### [Challenge]
Find the line containing "function polished(name, color, roughness, geometry)" and copy it exactly, along with every line after it up to and including the line containing "obj.parent = None". Copy nothing else.
══ Dataset excerpt
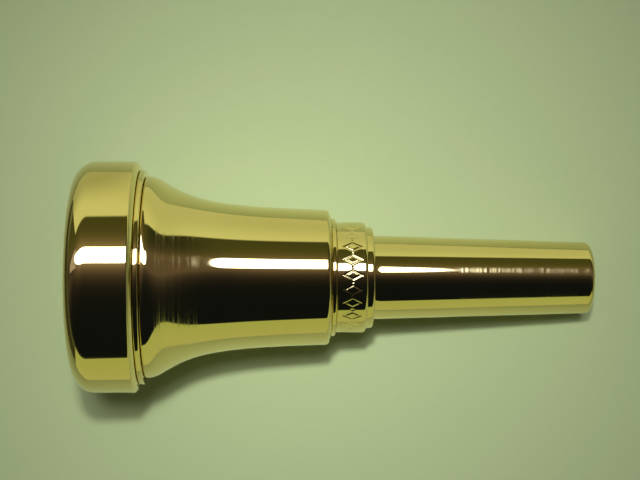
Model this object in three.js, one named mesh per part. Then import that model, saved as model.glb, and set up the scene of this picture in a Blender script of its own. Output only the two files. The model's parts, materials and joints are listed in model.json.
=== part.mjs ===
// A brass instrument's mouthpiece that unscrews into three turned pieces: rim, cup and backbore.
// A loose spacer ring sits at each of the two joints. It lies at rest on the edge of its rim and
// on the tip of its shank. Units are millimetres, +Z is up and the ground is Z = 0.
import * as THREE from 'three';
import { mergeGeometries, mergeVertices } from 'three/addons/utils/BufferGeometryUtils.js';

// Driving dimensions. A station is a distance along the axis, from the crown of the rim (0)
// to the tip of the shank. A profile point is (radius, station).
const length = 61.5;
const facets = 40;
const seam = 0.06;

const rim = { radius: 13.77, crown: 11.0, bite: 8.2, biteDepth: 1.35, shoulder: 2.6, end: 7.72 };
const rimFoot = { radius: 12.98, slope: 0.07, edge: 0.5 };
const rimSpacer = { radius: 12.8, bore: 10.76, thickness: 0.62, edge: 0.16 };
const bowl = { top: 3.6, radius: 7.95, bottom: 16.2, throat: 1.9 };
const cup = { shoulder: 12.04, shoulderEdge: 0.3, end: 30.24, edge: 0.52 };
const flare = { start: 8.68, rise: 1.5, sharpness: 1.5, steepest: 11, slope: 0.67, fade: 3.8, waistSlope: 0.03 };
const backboreSpacer = { radius: 7.08, bore: 5.8, thickness: 0.54, edge: 0.14 };
const collar = { radius: 6.6, length: 3.58, edge: 0.36 };
const step = { radius: 6.06, end: 35.34, edge: 0.34 };
const shank = { start: 35.44, radius: 5.02, tipRadius: 4.3, tipEdge: 0.7, tipBore: 3.1 };
const pilot = { radius: 5.0, end: 24.1, floor: 20.5, throat: 1.95 };

// Both threads are right-handed. A thread runs between two stations on a spigot's root radius.
const pitch = 1.0;
const threadHeight = 0.42;
const clearance = 0.08;
const rimThread = { root: 10.18, from: 4.5, to: 7.3 };
const backboreThread = { root: 5.25, from: 25.0, to: 29.5 };

// Stations that follow from the dimensions above.
const spigotTop = bowl.top + seam;
const rimSpacerStart = rim.end + seam;
const cupStart = rimSpacerStart + rimSpacer.thickness + seam;
const backboreSpacerStart = cup.end + seam;
const collarStart = backboreSpacerStart + backboreSpacer.thickness + seam;
const collarEnd = collarStart + collar.length;

// Radii are held across the flats of the faceted solid, so a flat of the rim meets the ground.
const acrossFlats = 1 / Math.cos(Math.PI / facets);
const firstAngle = Math.PI / facets;

const point = (radius, station) => new THREE.Vector2(radius, station);

// Points of an elliptical arc about a centre, between two angles in quarter turns: 0 points out
// from the axis, 1 points to the tip and -1 points to the rim.
function arc(centre, reachOut, reachAlong, from, to, steps) {
  const points = [];
  for (let i = 0; i <= steps; i += 1) {
    const angle = (Math.PI / 2) * (from + ((to - from) * i) / steps);
    points.push(point(centre.x + reachOut * Math.cos(angle), centre.y + reachAlong * Math.sin(angle)));
  }
  return points;
}

// A rounded outer edge that turns from the side of a cylinder to its face at the tip's end.
function edge(radius, station, reach, steps) {
  return arc(point(radius - reach, station - reach), reach, reach, 0, 1, steps);
}

function curve(points, steps) {
  return new THREE.SplineCurve(points).getPoints(steps);
}

// How much radius the cup loses for each millimetre of its length. The slope grows over the
// rounded shoulder and then dies away towards the waist.
function flareSlope(station) {
  const grown = 1 - Math.exp(-(((station - flare.start) / flare.rise) ** flare.sharpness));
  const steep = flare.slope * Math.exp(-(station - flare.steepest) / flare.fade);
  return grown * (flare.waistSlope + steep);
}

// The outside of the cup from its shoulder to the given end. The points are closer together
// where the slope changes fast.
function flareProfile(end, steps) {
  const points = [point(cup.shoulder, cupStart + cup.shoulderEdge)];
  const fine = 40;
  let { x: radius, y: station } = points[0];
  const run = end - station;
  for (let i = 1; i <= steps; i += 1) {
    const next = end - run * (1 - i / steps) * (1 - (0.45 * i) / steps);
    const stride = (next - station) / fine;
    for (let k = 0; k < fine; k += 1) {
      radius -= flareSlope(station + stride * (k + 0.5)) * stride;
    }
    station = next;
    points.push(point(radius, station));
  }
  return points;
}

// The surface that a profile makes when it is turned about the axis. The axis is Y until the
// assembly is laid down.
function turned(profile) {
  const points = profile.map((p) => point(p.x * acrossFlats, p.y));
  return new THREE.LatheGeometry(points, facets, firstAngle);
}

// The internal and external halves of a thread. A rib stands out from the wall of a spigot,
// or in from the wall of a bore, and its outline is given about the rib's middle.
function externalThread(thread) {
  return {
    wall: thread.root,
    height: threadHeight,
    foot: 0.3 * pitch,
    crest: 0.1 * pitch,
    middle: thread.from,
    turns: (thread.to - thread.from) / pitch,
  };
}

function internalThread(thread) {
  const external = externalThread(thread);
  return {
    wall: thread.root + threadHeight + clearance,
    height: -threadHeight,
    foot: 0.5 * pitch - external.crest - clearance,
    crest: 0.5 * pitch - external.foot - clearance,
    middle: external.middle - 0.5 * pitch,
    turns: external.turns,
  };
}

// A cylinder wall with a rib winding round it, between two stations. The rib grows over its first
// quarter turn and fades over its last one. The wall faces away from the axis unless it is a bore.
function threadedWall({ wall, height, foot, crest, middle, turns }, from, to) {
  const positions = [];
  const index = [];
  const vertex = (radius, station, turn) => {
    const angle = firstAngle + 2 * Math.PI * turn;
    const reach = radius * acrossFlats;
    positions.push(reach * Math.sin(angle), station, reach * Math.cos(angle));
    return positions.length / 3 - 1;
  };
  const face = (first, ...corners) => {
    for (let i = 1; i < corners.length; i += 1) {
      index.push(first, ...(height > 0 ? [corners[i - 1], corners[i]] : [corners[i], corners[i - 1]]));
    }
  };
  const steps = Math.round(turns * facets);
  const lastTurn = steps - facets;
  const fade = facets / 4;
  const firstRing = [];
  const lastRing = [];
  for (let i = 0; i <= facets; i += 1) {
    firstRing.push(vertex(wall, from, i / facets));
    lastRing.push(vertex(wall, to, (lastTurn + i) / facets));
  }
  const rib = [];
  for (let i = 0; i <= steps; i += 1) {
    const turn = i / facets;
    const station = middle + pitch * turn;
    const crown = wall + height * Math.max(0.2, Math.min(1, i / fade, (steps - i) / fade));
    rib.push([
      vertex(wall, station - foot, turn),
      vertex(crown, station - crest, turn),
      vertex(crown, station + crest, turn),
      vertex(wall, station + foot, turn),
    ]);
  }
  for (let i = 0; i < steps; i += 1) {
    for (let k = 0; k < 3; k += 1) {
      face(rib[i][k], rib[i + 1][k], rib[i + 1][k + 1], rib[i][k + 1]);
    }
  }
  for (let i = 0; i < lastTurn; i += 1) {
    face(rib[i][3], rib[i + 1][3], rib[i + 1 + facets][0], rib[i + facets][0]);
  }
  for (let i = 0; i < facets - 1; i += 1) {
    face(rib[i][0], firstRing[i], firstRing[i + 1], rib[i + 1][0]);
    face(rib[lastTurn + i + 2][3], lastRing[i + 2], lastRing[i + 1], rib[lastTurn + i + 1][3]);
  }
  face(rib[facets - 1][0], firstRing[facets - 1], firstRing[facets], rib[0][0], rib[0][3], rib[facets][0]);
  face(rib[lastTurn + 1][3], lastRing[1], lastRing[0], rib[steps][3], rib[steps][0], rib[lastTurn][3]);
  face(...rib[0]);
  face(...[...rib[steps]].reverse());
  const geometry = new THREE.BufferGeometry();
  geometry.setAttribute('position', new THREE.Float32BufferAttribute(positions, 3));
  geometry.setIndex(index);
  return geometry;
}

// One closed solid from surfaces that meet at their edges.
function joined(...surfaces) {
  for (const surface of surfaces) {
    surface.deleteAttribute('normal');
    surface.deleteAttribute('uv');
  }
  return mergeVertices(mergeGeometries(surfaces), 1e-4);
}

// The playing rim: a rounded crown on a thick cylinder, with a threaded counterbore from below.
function rimGeometry() {
  const thread = internalThread(rimThread);
  const mouth = rim.end - 0.3;
  const body = turned([
    point(thread.wall, bowl.top),
    point(bowl.radius, bowl.top),
    ...arc(point(rim.crown, rim.biteDepth), rim.crown - rim.bite, rim.biteDepth, -2, -1, 5),
    ...arc(point(rim.crown, rim.shoulder), rim.radius - rim.crown, rim.shoulder, -1, 0, 5).slice(1),
    ...edge(rim.radius, rim.end - rimFoot.slope, rimFoot.edge, 4).slice(0, 4),
    point(rimFoot.radius, rim.end),
    point(thread.wall + 0.3, rim.end),
    point(thread.wall, mouth),
  ]);
  return joined(body, threadedWall(thread, bowl.top, mouth));
}

// A ring between two faces, with its outer edge eased on both sides.
function ringGeometry(ring, start) {
  const end = start + ring.thickness;
  return joined(turned([
    point(ring.bore, start),
    point(ring.radius - ring.edge, start),
    point(ring.radius, start + ring.edge),
    point(ring.radius, end - ring.edge),
    point(ring.radius - ring.edge, end),
    point(ring.bore, end),
    point(ring.bore, start),
  ]));
}

// The cup: a threaded spigot above, the bowl and throat inside, and a threaded socket below.
function cupGeometry() {
  const spigot = externalThread(rimThread);
  const socket = internalThread(backboreThread);
  const spigotFoot = rim.end;
  const socketMouth = cup.end - 0.3;
  const socketFloor = pilot.end - 0.3;
  const flank = flareProfile(cup.end - cup.edge - 0.08, 17);
  const waist = flank[flank.length - 1].x;
  const outside = turned([
    point(spigot.wall, spigotFoot),
    point(spigot.wall, cupStart),
    ...arc(
      point(cup.shoulder - cup.shoulderEdge, cupStart + cup.shoulderEdge),
      cup.shoulderEdge, cup.shoulderEdge, -1, 0, 3,
    ),
    ...flank.slice(1),
    ...edge(waist, cup.end - 0.08, cup.edge, 4).slice(1),
    point(waist - cup.edge - 0.1, cup.end),
    point(socket.wall + 0.3, cup.end),
    point(socket.wall, socketMouth),
  ]);
  const inside = turned([
    point(socket.wall, socketFloor),
    point(pilot.radius + clearance, socketFloor),
    point(pilot.radius + clearance, pilot.floor),
    ...curve([
      point(bowl.throat, pilot.floor),
      point(bowl.throat, pilot.floor - 3),
      point(2.5, bowl.bottom - 1.3),
      point(4.6, bowl.bottom - 3.4),
      point(6.6, bowl.bottom - 6.3),
      point(7.6, bowl.bottom - 9.7),
      point(bowl.radius, spigotTop),
    ], 12),
    point(spigot.wall - 0.3, spigotTop),
    point(spigot.wall, spigotTop + 0.3),
  ]);
  return joined(
    outside,
    inside,
    threadedWall(spigot, spigotTop + 0.3, spigotFoot),
    threadedWall(socket, socketFloor, socketMouth),
  );
}

// The backbore: a plain pilot and a thread that enter the cup, a collar with a step,
// and the tapered shank, with the bore widening from the throat to the tip.
function backboreGeometry() {
  const spigot = externalThread(backboreThread);
  const spigotTip = pilot.floor + seam;
  const body = turned([
    point(spigot.wall, cup.end),
    point(spigot.wall, collarStart),
    point(collar.radius - 0.12, collarStart),
    point(collar.radius, collarStart + 0.14),
    ...edge(collar.radius, collarEnd, collar.edge, 3),
    point(step.radius, collarEnd + 0.05),
    ...edge(step.radius, step.end, step.edge, 3),
    point(shank.radius + 0.2, step.end + 0.02),
    point(shank.radius, shank.start),
    ...edge(shank.tipRadius, length, shank.tipEdge, 4),
    point(shank.tipBore + 0.1, length),
    ...curve([
      point(shank.tipBore, length - 0.1),
      point(2.72, 44),
      point(2.25, 30),
      point(pilot.throat, spigotTip),
    ], 6),
    point(pilot.radius - 0.3, spigotTip),
    point(pilot.radius, spigotTip + 0.3),
    point(pilot.radius, pilot.end),
    point(spigot.wall, pilot.end + 0.25),
  ]);
  return joined(body, threadedWall(spigot, pilot.end + 0.25, cup.end));
}

// Lying at rest: the rim's lower edge and the tip's edge touch the ground along one line.
function restTilt() {
  const rimEdge = point(rim.radius - rimFoot.edge, rim.end - rimFoot.slope - rimFoot.edge);
  const tipEdge = point(shank.tipRadius - shank.tipEdge, length - shank.tipEdge);
  const drop = rimEdge.x - tipEdge.x;
  const run = tipEdge.y - rimEdge.y;
  return Math.atan2(drop, run) - Math.asin((shank.tipEdge - rimFoot.edge) / Math.hypot(drop, run));
}

function polished(name, color, roughness, geometry) {
  geometry.rotateZ(-Math.PI / 2);
  const material = new THREE.MeshStandardMaterial({ color, roughness, metalness: 1 });
  const mesh = new THREE.Mesh(geometry, material);
  mesh.name = name;
  return mesh;
}

const laidDown = new THREE.Group();
laidDown.add(
  polished('rim', 0xe0ba62, 0.08, rimGeometry()),
  polished('rim_spacer', 0xd9b05a, 0.12, ringGeometry(rimSpacer, rimSpacerStart)),
  polished('cup', 0xdeb75e, 0.09, cupGeometry()),
  polished('backbore_spacer', 0xd9b05a, 0.12, ringGeometry(backboreSpacer, backboreSpacerStart)),
  polished('backbore', 0xdcb45c, 0.14, backboreGeometry()),
);
laidDown.rotation.y = restTilt();

// The origin is the middle of the bottom of the box around the whole part.
const mouthpiece = new THREE.Group();
mouthpiece.add(laidDown);
mouthpiece.updateMatrixWorld(true);
const box = new THREE.Box3().setFromObject(mouthpiece, true);
laidDown.position.set(-(box.min.x + box.max.x) / 2, 0, -box.min.z);

export default mouthpiece;
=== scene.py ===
"""A brass mouthpiece lying on pale paper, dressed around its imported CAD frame.

Profiles are lists of (radius, station) in millimetres. A station is a distance along the
mouthpiece's own axis, from the crown of its rim (0) to the tip of its shank.
"""
import json
import math

import bmesh
import bpy
from mathutils import Matrix, Vector


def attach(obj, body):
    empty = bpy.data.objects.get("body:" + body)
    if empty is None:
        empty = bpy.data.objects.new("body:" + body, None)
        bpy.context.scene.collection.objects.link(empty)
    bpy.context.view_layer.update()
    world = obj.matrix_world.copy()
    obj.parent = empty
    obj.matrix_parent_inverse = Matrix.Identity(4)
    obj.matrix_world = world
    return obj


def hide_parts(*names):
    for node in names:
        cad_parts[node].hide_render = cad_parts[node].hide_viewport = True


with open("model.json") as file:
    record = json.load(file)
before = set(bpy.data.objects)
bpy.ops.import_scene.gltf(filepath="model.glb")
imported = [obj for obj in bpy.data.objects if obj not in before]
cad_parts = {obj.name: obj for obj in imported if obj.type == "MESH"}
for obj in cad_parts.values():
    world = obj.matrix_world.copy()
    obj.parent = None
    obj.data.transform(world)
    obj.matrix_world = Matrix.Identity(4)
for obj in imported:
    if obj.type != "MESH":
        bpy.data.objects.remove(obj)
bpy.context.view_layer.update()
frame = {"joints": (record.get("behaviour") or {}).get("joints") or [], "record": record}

MM = 0.001
QUARTER = math.pi / 2
SEGMENTS = 192
SHARP_ANGLE = 38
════
### [Solution]
function polished(name, color, roughness, geometry) {
  geometry.rotateZ(-Math.PI / 2);
  const material = new THREE.MeshStandardMaterial({ color, roughness, metalness: 1 });
  const mesh = new THREE.Mesh(geometry, material);
  mesh.name = name;
  return mesh;
}

const laidDown = new THREE.Group();
laidDown.add(
  polished('rim', 0xe0ba62, 0.08, rimGeometry()),
  polished('rim_spacer', 0xd9b05a, 0.12, ringGeometry(rimSpacer, rimSpacerStart)),
  polished('cup', 0xdeb75e, 0.09, cupGeometry()),
  polished('backbore_spacer', 0xd9b05a, 0.12, ringGeometry(backboreSpacer, backboreSpacerStart)),
  polished('backbore', 0xdcb45c, 0.14, backboreGeometry()),
);
laidDown.rotation.y = restTilt();

// The origin is the middle of the bottom of the box around the whole part.
const mouthpiece = new THREE.Group();
mouthpiece.add(laidDown);
mouthpiece.updateMatrixWorld(true);
const box = new THREE.Box3().setFromObject(mouthpiece, true);
laidDown.position.set(-(box.min.x + box.max.x) / 2, 0, -box.min.z);

export default mouthpiece;
=== scene.py ===
"""A brass mouthpiece lying on pale paper, dressed around its imported CAD frame.

Profiles are lists of (radius, station) in millimetres. A station is a distance along the
mouthpiece's own axis, from the crown of its rim (0) to the tip of its shank.
"""
import json
import math

import bmesh
import bpy
from mathutils import Matrix, Vector


def attach(obj, body):
    empty = bpy.data.objects.get("body:" + body)
    if empty is None:
        empty = bpy.data.objects.new("body:" + body, None)
        bpy.context.scene.collection.objects.link(empty)
    bpy.context.view_layer.update()
    world = obj.matrix_world.copy()
    obj.parent = empty
    obj.matrix_parent_inverse = Matrix.Identity(4)
    obj.matrix_world = world
    return obj


def hide_parts(*names):
    for node in names:
        cad_parts[node].hide_render = cad_parts[node].hide_viewport = True


with open("model.json") as file:
    record = json.load(file)
before = set(bpy.data.objects)
bpy.ops.import_scene.gltf(filepath="model.glb")
imported = [obj for obj in bpy.data.objects if obj not in before]
cad_parts = {obj.name: obj for obj in imported if obj.type == "MESH"}
for obj in cad_parts.values():
    world = obj.matrix_world.copy()
    obj.parent = None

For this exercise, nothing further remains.